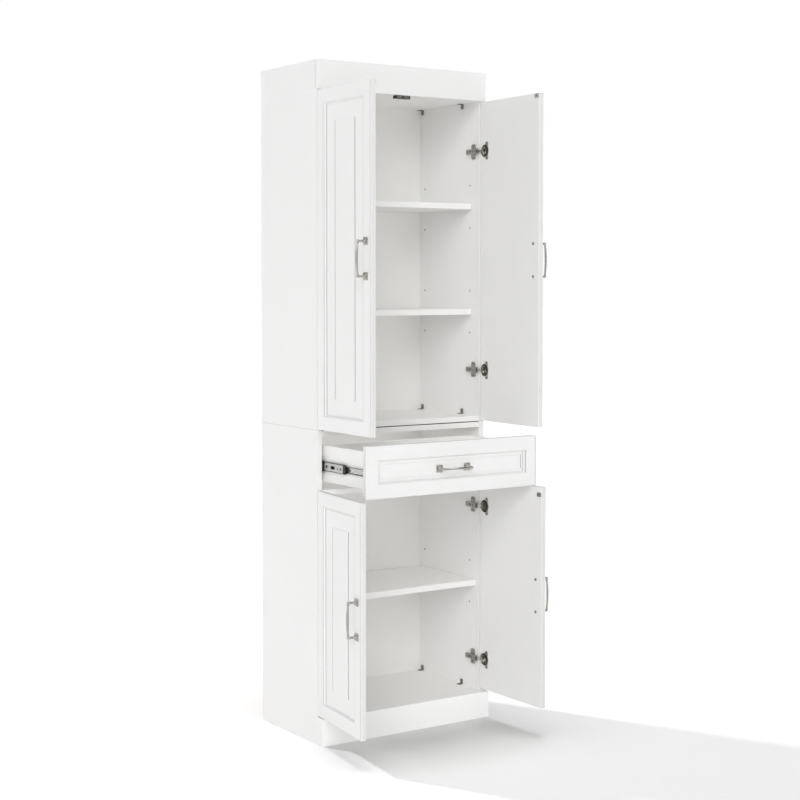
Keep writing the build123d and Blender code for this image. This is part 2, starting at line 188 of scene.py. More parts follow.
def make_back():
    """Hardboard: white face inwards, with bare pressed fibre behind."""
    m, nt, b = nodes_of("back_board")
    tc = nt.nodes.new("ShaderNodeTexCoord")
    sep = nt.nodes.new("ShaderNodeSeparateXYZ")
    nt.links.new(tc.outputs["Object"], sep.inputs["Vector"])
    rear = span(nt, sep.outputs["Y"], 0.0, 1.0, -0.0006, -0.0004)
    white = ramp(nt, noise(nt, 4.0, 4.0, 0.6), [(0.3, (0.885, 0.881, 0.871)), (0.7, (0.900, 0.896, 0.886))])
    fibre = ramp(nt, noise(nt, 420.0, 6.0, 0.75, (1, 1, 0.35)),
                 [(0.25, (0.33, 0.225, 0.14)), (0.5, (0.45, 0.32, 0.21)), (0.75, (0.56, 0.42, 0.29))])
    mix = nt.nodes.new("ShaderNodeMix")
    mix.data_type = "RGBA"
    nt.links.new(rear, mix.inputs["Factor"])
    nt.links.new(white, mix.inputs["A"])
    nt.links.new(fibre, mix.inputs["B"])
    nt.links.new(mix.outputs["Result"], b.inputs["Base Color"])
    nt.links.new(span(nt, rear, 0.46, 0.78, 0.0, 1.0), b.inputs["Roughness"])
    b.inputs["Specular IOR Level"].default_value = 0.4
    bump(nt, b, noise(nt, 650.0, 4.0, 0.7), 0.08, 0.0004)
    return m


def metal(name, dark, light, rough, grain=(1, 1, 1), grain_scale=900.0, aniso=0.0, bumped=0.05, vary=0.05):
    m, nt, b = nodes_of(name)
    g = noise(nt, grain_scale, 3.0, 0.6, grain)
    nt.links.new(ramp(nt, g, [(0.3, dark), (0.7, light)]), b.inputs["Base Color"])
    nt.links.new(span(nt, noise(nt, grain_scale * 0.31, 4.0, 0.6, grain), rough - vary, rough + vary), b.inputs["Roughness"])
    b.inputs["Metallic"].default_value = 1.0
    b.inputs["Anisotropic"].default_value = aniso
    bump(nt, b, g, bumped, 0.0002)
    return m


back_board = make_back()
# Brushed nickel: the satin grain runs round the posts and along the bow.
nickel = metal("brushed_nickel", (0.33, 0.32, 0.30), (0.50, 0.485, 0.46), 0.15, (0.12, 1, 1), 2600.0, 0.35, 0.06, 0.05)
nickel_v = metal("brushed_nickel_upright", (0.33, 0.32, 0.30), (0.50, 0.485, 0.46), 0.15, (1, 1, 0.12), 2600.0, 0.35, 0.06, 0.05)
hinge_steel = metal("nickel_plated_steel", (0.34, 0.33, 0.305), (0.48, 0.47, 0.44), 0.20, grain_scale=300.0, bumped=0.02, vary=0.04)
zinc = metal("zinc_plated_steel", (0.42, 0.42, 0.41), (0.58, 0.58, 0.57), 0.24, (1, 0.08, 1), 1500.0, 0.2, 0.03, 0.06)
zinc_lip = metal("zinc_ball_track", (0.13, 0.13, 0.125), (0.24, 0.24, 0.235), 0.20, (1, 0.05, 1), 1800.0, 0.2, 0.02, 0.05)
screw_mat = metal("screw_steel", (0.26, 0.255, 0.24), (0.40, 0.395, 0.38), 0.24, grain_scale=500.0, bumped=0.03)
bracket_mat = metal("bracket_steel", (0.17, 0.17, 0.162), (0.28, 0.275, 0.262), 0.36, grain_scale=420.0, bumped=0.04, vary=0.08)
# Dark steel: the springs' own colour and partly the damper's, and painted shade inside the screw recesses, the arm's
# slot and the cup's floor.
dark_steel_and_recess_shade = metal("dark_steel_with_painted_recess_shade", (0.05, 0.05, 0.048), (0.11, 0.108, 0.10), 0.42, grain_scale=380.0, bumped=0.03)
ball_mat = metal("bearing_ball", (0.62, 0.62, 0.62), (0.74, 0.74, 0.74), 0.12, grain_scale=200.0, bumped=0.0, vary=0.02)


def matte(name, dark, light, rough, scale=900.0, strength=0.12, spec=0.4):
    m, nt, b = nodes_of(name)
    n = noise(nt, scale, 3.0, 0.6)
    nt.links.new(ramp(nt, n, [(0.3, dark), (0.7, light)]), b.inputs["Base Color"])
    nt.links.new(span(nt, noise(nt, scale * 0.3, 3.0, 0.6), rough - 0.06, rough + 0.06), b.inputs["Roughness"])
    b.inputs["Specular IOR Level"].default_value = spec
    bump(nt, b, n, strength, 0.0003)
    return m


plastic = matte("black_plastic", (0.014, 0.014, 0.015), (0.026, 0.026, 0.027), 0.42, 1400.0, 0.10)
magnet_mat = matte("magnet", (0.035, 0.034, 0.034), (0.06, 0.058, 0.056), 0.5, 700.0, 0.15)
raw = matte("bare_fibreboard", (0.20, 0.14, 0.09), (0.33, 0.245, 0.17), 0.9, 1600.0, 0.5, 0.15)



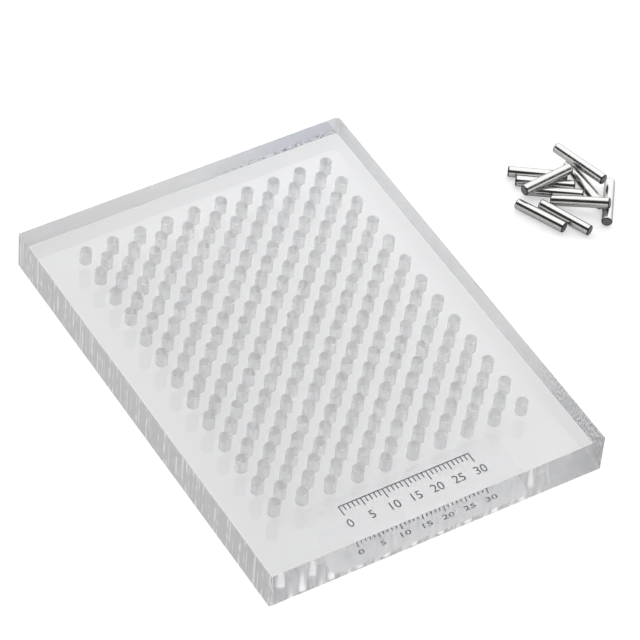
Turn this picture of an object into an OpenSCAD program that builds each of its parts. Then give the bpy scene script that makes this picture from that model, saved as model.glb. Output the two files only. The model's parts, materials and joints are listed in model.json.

▬▬▬▬▬▬

**Required work:**
Pull every line containing "this" from the material above.

**Final answer:**
Keep writing the build123d and Blender code for this image. This is part 2, starting at line 188 of scene.py. More parts follow.
Turn this picture of an object into an OpenSCAD program that builds each of its parts. Then give the bpy scene script that makes this picture from that model, saved as model.glb. Output the two files only. The model's parts, materials and joints are listed in model.json.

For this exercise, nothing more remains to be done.